Но крепость духовного ядра иудейства оказалась настолько сильна, гибка, жизненна, что об него обломали зубы все кажущиеся неотразимыми идеи, идеологии, системы.
Как это ядро сумело соединиться с умением ремонтировать старые корабли, со смелостью уловить пробивший время молниеносный миг судьбы и провозгласить не существовавшее по сей миг государство?
Что ощущал этот человек – Бен-Гурион?
Выстраивал ли он логическую цепь аргументов, ни в одном звене не вызывающую возражения, но в целом абсолютно не убеждающую?
Являлось ли создание государства назревшей и неотъемлемой необходимостью или случайным счастливо реализовавшимся усилием?
Ведь только это зовется чудом.
Все эти размышления в первые дни моего пребывания в Израиле, касающиеся его возникновения, казались да и кажутся мне досужим вымыслом незагруженного реальностью ума.
И тем не менее, несомненно, через все эти размышления прошел феномен, обернувшийся этой страной, рожденной столкновением и соединением иудейства времени в три с половиной тысячи лет с иудейством места – в пятьдесят семь лет.
В ботаническом саду сельскохозяйственной школы Микве-Исраэль есть деревья, ветви которые, протянувшись к земле, вновь пускают корни.
Таково наше существование в Истории.
Я покинул срединные, холмисто-зеленые, но, в общем-то, плоские, ничем не отмеченные Богом земли, скудное образами пространство, и переселился на пядь Средиземноморья.

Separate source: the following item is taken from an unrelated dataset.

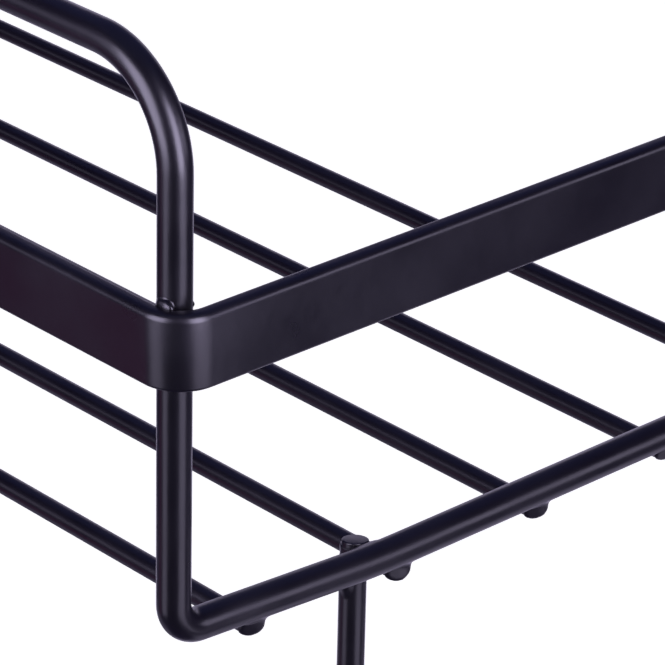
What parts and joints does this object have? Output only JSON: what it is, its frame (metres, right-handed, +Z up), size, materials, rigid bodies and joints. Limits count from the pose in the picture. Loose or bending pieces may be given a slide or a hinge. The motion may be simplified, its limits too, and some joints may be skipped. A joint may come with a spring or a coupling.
{
  "type": "two-tier wire rack",
  "caption": "Free-standing two-tier wire rack: two baskets with flat strip rims, raised top bars and lengthwise floor wires, on four rubber-capped uprights.",
  "frame": {"origin": "centre of the footprint at floor level", "axes": "+X along the rack's length, +Y from front to back, +Z up"},
  "size_m": [0.3148, 0.1962, 0.4591],
  "materials": {
    "satin_black_coat": "satin black powder coat with a faint violet cast and fine orange peel",
    "black_rubber": "matte moulded rubber"
  },
  "bodies": {
    "root": {"lower_front_frame": "satin_black_coat", "lower_back_frame": "satin_black_coat", "lower_rim_strip": "satin_black_coat", "lower_floor_wire_1": "satin_black_coat", "lower_floor_wire_2": "satin_black_coat", "lower_floor_wire_3": "satin_black_coat", "lower_floor_wire_4": "satin_black_coat", "lower_floor_wire_5": "satin_black_coat", "upper_front_frame": "satin_black_coat", "upper_back_frame": "satin_black_coat", "upper_rim_strip": "satin_black_coat", "upper_floor_wire_1": "satin_black_coat", "upper_floor_wire_2": "satin_black_coat", "upper_floor_wire_3": "satin_black_coat", "upper_floor_wire_4": "satin_black_coat", "upper_floor_wire_5": "satin_black_coat", "upright_front_left": "satin_black_coat", "upright_front_right": "satin_black_coat", "upright_back_left": "satin_black_coat", "upright_back_right": "satin_black_coat", "foot_cap_front_left": "black_rubber", "foot_cap_front_right": "black_rubber", "foot_cap_back_left": "black_rubber", "foot_cap_back_right": "black_rubber"}
  },
  "joints": []
}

Отсюда пошла вся мировая цивилизация, породившая три мировых религии, захватившие дух – в прямом и переносном смысле – погруженной в животную, в лучшем случае, языческую спячку Евразии.
Невелик изгиб побережья в сравнении с необъятными скифскими просторами. Но в этой божественной тесноте возникли философия и скульптура в Элладе, живопись и право в Риме и, главное, религия в Иудее.
На этом изгибе пространство во весь Божественный размах вступает в свободную игру морем и сушей, пустыней и горами. Пространство – география, жизнь масс – история, дух – философия, душа, сам Бог.
Однажды я был потрясен, увидев, как мальчик ведет себя перед зеркалом. Жестами, мимикой, движениями он искал себя – другого.
Так и пространство примеривалось Богом к самому себе.
Велика силой свобода воли, но несет в себе и подавление.